The Supreme Court Monday let stand a decision that states cannot independently obtain federal court orders requiring polluting companies to pay for cleanup of their hazardous sites.
The court let stand a ruling that Congress never intended states to have such power when it enacted exhaustive environmental cleanup legislation in 1980 and 1986.The case involved a dispute over whether an order from the Environmental Protection Agency was needed before the Idarado Mining Co., its corporate parent and another company could be forced to pay for cleanup of environmental hazards caused by their mining of a 16.5-mile area in southwestern Colorado.
A federal district court in 1989 ruled that the Comprehensive Environmental Response, Compensation, and Liability Act - which fostered state and federal cooperation in dealing with environmental hazards - gave states the right to obtain federal court injunctions requiring firms to pay up-front for the cost of cleaning up their pollution.
However, the 10th U.S. Circuit Court of Appeals then reversed the decision, finding that a federal court can issue an injunction only if it has been requested by the federal government, usually through the EPA.
Colorado claimed the EPA cannot begin to keep up with the majority of pollution sites nationwide. It said restricting court-ordered cleanup to federally approved sites would result in thousands of smaller hazards remaining untouched.
Fifteen other states filed a friend-of-the-court brief urging the high court to accept the case and reverse the 10th Circuit.
While at least 31,000 hazardous pollution sites exist nationwide, only about 1,200 have been placed on the EPA's "national priority list" and thus would be subject to court-ordered remedies under the 10th Circuit's reasoning, the states argued.
While the decision to let the ruling stand set no national precedent, it could slow the cleanup of many pollution sites, especially in the states covered by the 10th Circuit, which include Kansas, Oklahoma, New Mexico, Utah and Wyoming.
*****
(Additional information)
Other rulings\
In other rulings Monday, the court
- Agreed to decide whether states may ban political campaigning within 100 feet of polling places while still allowing other forms of free speech there.

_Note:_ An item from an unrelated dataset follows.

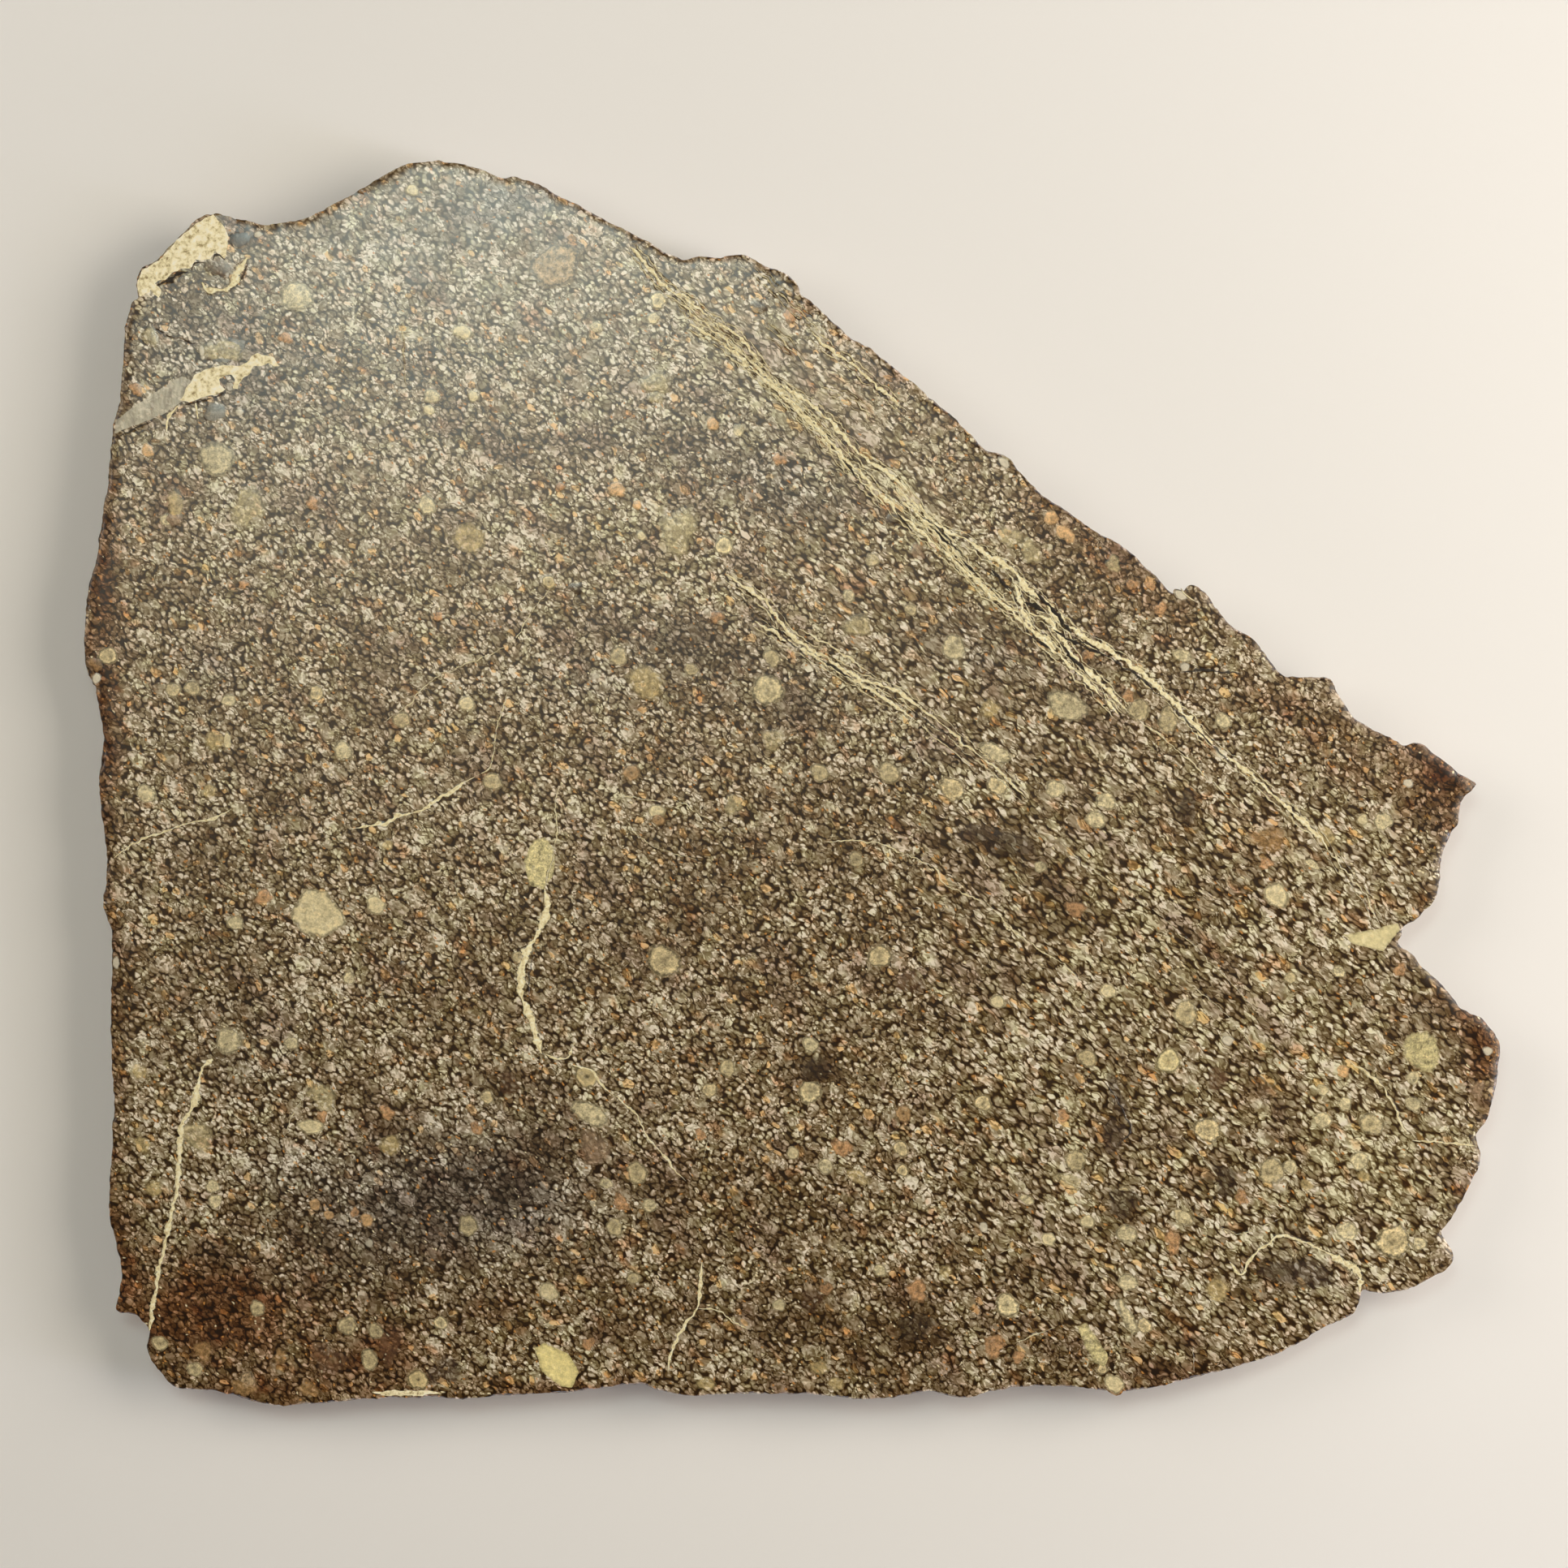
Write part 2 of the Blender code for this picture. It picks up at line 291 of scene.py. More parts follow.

- Said it will consider making cities easier targets for federal lawsuits when municipal workers are killed or injured on the job.
- Let stand a decision that the Constitution allows states to tax churches buying Bibles and other religious items from neighboring states. The justices refused to hear an appeal of an Iowa law that does not exempt churches from its 4 percent retail use tax.
- Let stand a ruling that a federal warning on tampon packages about the risk of toxic shock syndrome precluded a lawsuit on behalf of a Washington state woman who died of the disease.